As previously reported by FOX Business, the IRS audited 0.59 percent of individual tax returns, or about 892,000 returns in fiscal 2018 – fewer than the year prior when audits were at their lowest level since 2002. Rates for high-income earners (with adjusted gross income exceeding $10 million) fell to 6.66 percent, from more than 14 percent the year prior. That is the lowest level since at least 2008, when the tax agency began reporting the data.
There was also a drop in audits for people with incomes between $1 million and $5 million, as well as $100,000 and $200,000.

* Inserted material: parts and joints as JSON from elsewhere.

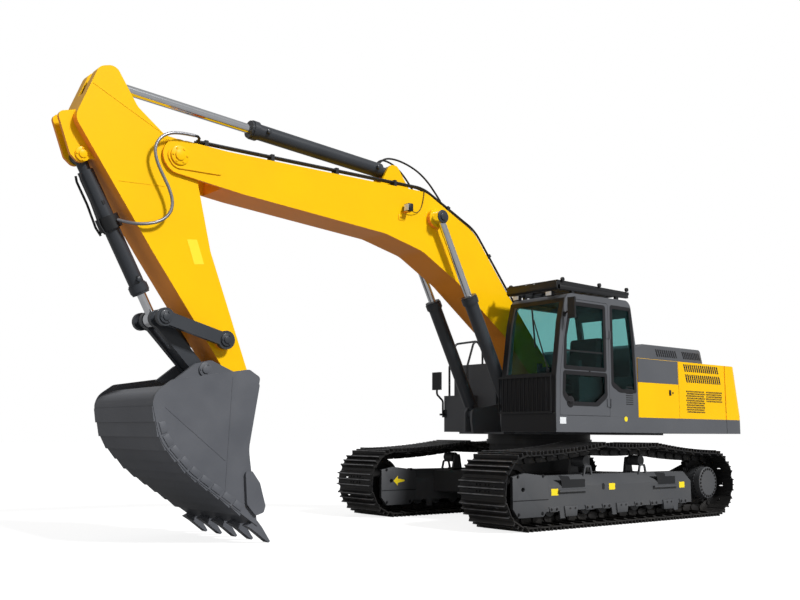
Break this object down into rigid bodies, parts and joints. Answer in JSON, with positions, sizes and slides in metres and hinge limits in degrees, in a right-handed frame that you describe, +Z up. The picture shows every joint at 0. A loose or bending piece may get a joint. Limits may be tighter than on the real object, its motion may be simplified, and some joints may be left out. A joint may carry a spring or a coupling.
{
  "type": "crawler excavator",
  "caption": "Crawler excavator on steel tracks with a slewing upper structure, cab, bent boom, arm and bucket worked by cylinders.",
  "frame": {"origin": "on the ground under the middle of the whole outline; the swing axis is 1.985 m behind it", "axes": "+X forward along the tracks and the boom, +Y to the left side where the cab is, +Z up"},
  "size_m": [10.8915, 3.39, 5.0823],
  "materials": {
    "bare_steel": "rough",
    "chrome": "polished",
    "dark_paint": "satin",
    "engine": "rough",
    "fabric": "woven",
    "glass": "tinted",
    "grey_paint": "satin",
    "plastic": "grained",
    "rubber": "matt",
    "yellow_paint": "gloss"
  },
  "bodies": {
    "undercarriage": {"car_body": "dark_paint", "slew_ring_lower": "bare_steel", "track_frame_left": "dark_paint", "track_frame_right": "dark_paint", "track_left": "bare_steel", "track_right": "bare_steel", "sprocket_left": "dark_paint", "sprocket_right": "dark_paint", "idler_left": "dark_paint", "idler_right": "dark_paint", "final_drive_left": "dark_paint", "final_drive_right": "dark_paint", "track_rollers_left": "dark_paint", "track_rollers_right": "dark_paint", "carrier_rollers_left": "dark_paint", "carrier_rollers_right": "dark_paint"},
    "house": {"slew_ring_upper": "bare_steel", "main_frame": "grey_paint", "counterweight": "yellow_paint", "weight_skirt": "grey_paint", "engine_block": "engine", "machine_room": "grey_paint", "fuel_tank": "grey_paint", "hydraulic_tank": "grey_paint", "tool_box": "grey_paint", "cab_frame": "grey_paint", "cab_glass": "glass", "seat": "fabric", "consoles": "plastic", "roof_guard": "dark_paint", "front_guard": "dark_paint", "mirrors": "plastic", "handrails": "dark_paint"},
    "cab_door": {"cab_door": "grey_paint", "door_glass": "glass"},
    "side_door": {"side_door": "yellow_paint"},
    "cooler_door": {"cooler_door": "yellow_paint"},
    "pump_door": {"pump_door": "yellow_paint"},
    "engine_hood": {"engine_hood": "grey_paint"},
    "boom": {"boom": "yellow_paint", "boom_pipes": "rubber", "arm_hose_left": "rubber", "arm_hose_right": "rubber"},
    "boom_cylinders": {"boom_cylinder_left": "grey_paint", "boom_cylinder_right": "grey_paint"},
    "boom_rods": {"boom_rod_left": "chrome", "boom_rod_right": "chrome"},
    "arm": {"arm": "yellow_paint", "bucket_hose": "rubber"},
    "arm_cylinder": {"arm_cylinder": "grey_paint"},
    "arm_rod": {"arm_rod": "chrome"},
    "bucket_cylinder": {"bucket_cylinder": "grey_paint", "cylinder_pipes": "rubber"},
    "bucket_rod": {"bucket_rod": "chrome"},
    "rocker": {"rocker": "dark_paint"},
    "bucket_link": {"bucket_link": "dark_paint"},
    "bucket": {"bucket": "grey_paint", "bucket_teeth": "bare_steel", "side_cutters": "grey_paint"}
  },
  "joints": [
    {"name": "swing", "type": "hinge", "parent": "undercarriage", "child": "house", "pos_m": [-1.985, 0, 1.1], "axis": [0, 0, 1], "continuous": true},
    {"name": "cab_door_hinge", "type": "hinge", "parent": "house", "child": "cab_door", "pos_m": [-1.794, 1.511, 1.8], "axis": [0, 0, 1], "range_deg": [0, 150]},
    {"name": "side_door_hinge", "type": "hinge", "parent": "house", "child": "side_door", "pos_m": [-2.445, 1.477, 1.8], "axis": [0, 0, 1], "range_deg": [-100, 0]},
    {"name": "cooler_door_hinge", "type": "hinge", "parent": "house", "child": "cooler_door", "pos_m": [-4.649, 1.477, 1.8], "axis": [0, 0, 1], "range_deg": [0, 100]},
    {"name": "pump_door_hinge", "type": "hinge", "parent": "house", "child": "pump_door", "pos_m": [-3.451, -1.477, 1.8], "axis": [0, 0, 1], "range_deg": [0, 100]},
    {"name": "hood_hinge", "type": "hinge", "parent": "house", "child": "engine_hood", "pos_m": [-3.07, 0, 2.2725], "axis": [0, 1, 0], "range_deg": [0, 55]},
    {"name": "boom_lift", "type": "hinge", "parent": "house", "child": "boom", "pos_m": [-1.835, 0, 1.98], "axis": [0, -1, 0], "range_deg": [-64, 40]},
    {"name": "boom_cylinder_tilt", "type": "hinge", "parent": "house", "child": "boom_cylinders", "pos_m": [-1.005, 0, 1.46], "axis": [0, -1, 0], "range_deg": [-67.05, 42.09]},
    {"name": "boom_cylinder_slide", "type": "slide", "parent": "boom_cylinders", "child": "boom_rods", "axis": [0.4567, 0, 0.8896], "range_m": [-0.909, 0.5696]},
    {"name": "arm_swing", "type": "hinge", "parent": "boom", "child": "arm", "pos_m": [4.135, 0, 4.225], "axis": [0, 1, 0], "range_deg": [-80, 12], "deforming": ["bucket_hose"]},
    {"name": "arm_cylinder_tilt", "type": "hinge", "parent": "boom", "child": "arm_cylinder", "pos_m": [0.945, 0, 4.67], "axis": [0, -1, 0], "range_deg": [-1.61, 7.9], "deforming": ["arm_hose_left", "arm_hose_right"]},
    {"name": "arm_cylinder_slide", "type": "slide", "parent": "arm_cylinder", "child": "arm_rod", "axis": [0.9976, 0, 0.0697], "range_m": [-1.331, 0.2031]},
    {"name": "bucket_curl", "type": "hinge", "parent": "arm", "child": "bucket", "pos_m": [3.255, 0, 1.66], "axis": [0, 1, 0], "range_deg": [-12, 150]},
    {"name": "rocker_turn", "type": "hinge", "parent": "arm", "child": "rocker", "pos_m": [3.505, 0, 2.2], "axis": [0, 1, 0], "range_deg": [-8.28, 97.81]},
    {"name": "link_turn", "type": "hinge", "parent": "rocker", "child": "bucket_link", "pos_m": [4.245, 0, 2.4], "axis": [0, 1, 0], "range_deg": [-74.58, 6.43]},
    {"name": "bucket_cylinder_tilt", "type": "hinge", "parent": "arm", "child": "bucket_cylinder", "pos_m": [5.165, 0, 4.07], "axis": [0, 1, 0], "range_deg": [-2.19, 0.64]},
    {"name": "bucket_cylinder_slide", "type": "slide", "parent": "bucket_cylinder", "child": "bucket_rod", "axis": [-0.4825, 0, -0.8759], "range_m": [-0.0958, 1.1517]}
  ],
  "couplings": [
    {"joint": "boom_cylinder_tilt", "follows": "boom_lift", "ratio": 1.0398},
    {"joint": "boom_cylinder_slide", "follows": "boom_lift", "m_per_rad": 0.81022},
    {"joint": "arm_cylinder_tilt", "follows": "arm_swing", "ratio": -0.0925},
    {"joint": "arm_cylinder_slide", "follows": "arm_swing", "m_per_rad": 0.95042},
    {"joint": "rocker_turn", "follows": "bucket_curl", "ratio": 0.6487},
    {"joint": "link_turn", "follows": "bucket_curl", "ratio": -0.4939},
    {"joint": "bucket_cylinder_tilt", "follows": "bucket_curl", "ratio": -0.0113},
    {"joint": "bucket_cylinder_slide", "follows": "bucket_curl", "m_per_rad": 0.4384}
  ]
}
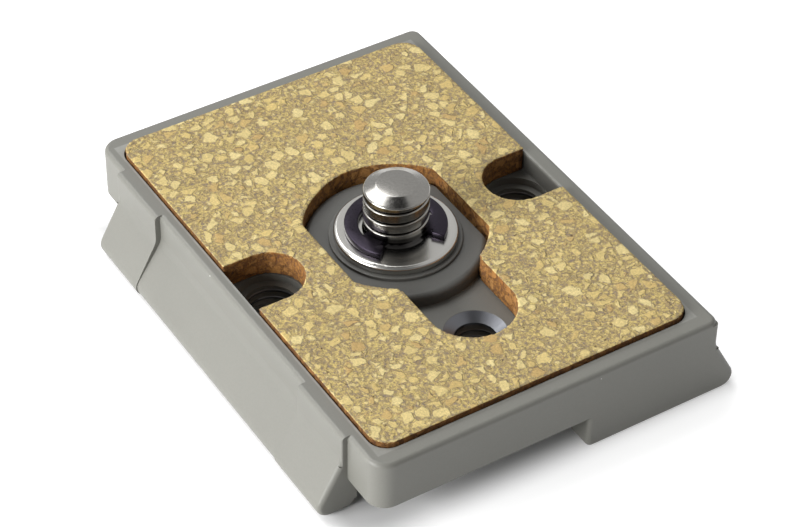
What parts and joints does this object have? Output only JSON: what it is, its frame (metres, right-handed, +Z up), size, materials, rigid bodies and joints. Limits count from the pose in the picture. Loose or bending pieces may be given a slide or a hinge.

IRS Commissioner Charles Rettig said in testimony before lawmakers in April that he wants to work with Congress to focus audits on wealthier taxpayers. To do that, the agency would take a stronger look at issues and trends among higher-income returns, including pass-through examinations. He added that pass-through audits could be streamlined, and different questions could be asked.
According to Rettig, complications related to the EITC arise because of the definition of what constitutes a qualifying child. Children must meet certain relation, age, residency and other requirements in order to qualify.
He referred to the tax credit as a “very complex part of the internal revenue code.”
The result, the IRS head said, is that about 25 percent of claims are audited, which still results in a net overpayment of more than $18 billion.
As noted by the IRS, it is combating a decline in resources. The agency’s budget fell by about $2.6 billion between fiscal 2011 through 2019. Its 2019 budget is smaller than its fiscal 2000 budget when inflation is factored in, the Government Accountability Office (GAO) wrote in a report. At the same time, staffing has been reduced by more than 20 percent over the same time period.
The IRS added that because it has experienced “significant attrition in resources since 2010” – including a 26 percent loss across its tax examiner, tax compliance officer and revenue agent positions – audits, on the whole, have declined across all income levels.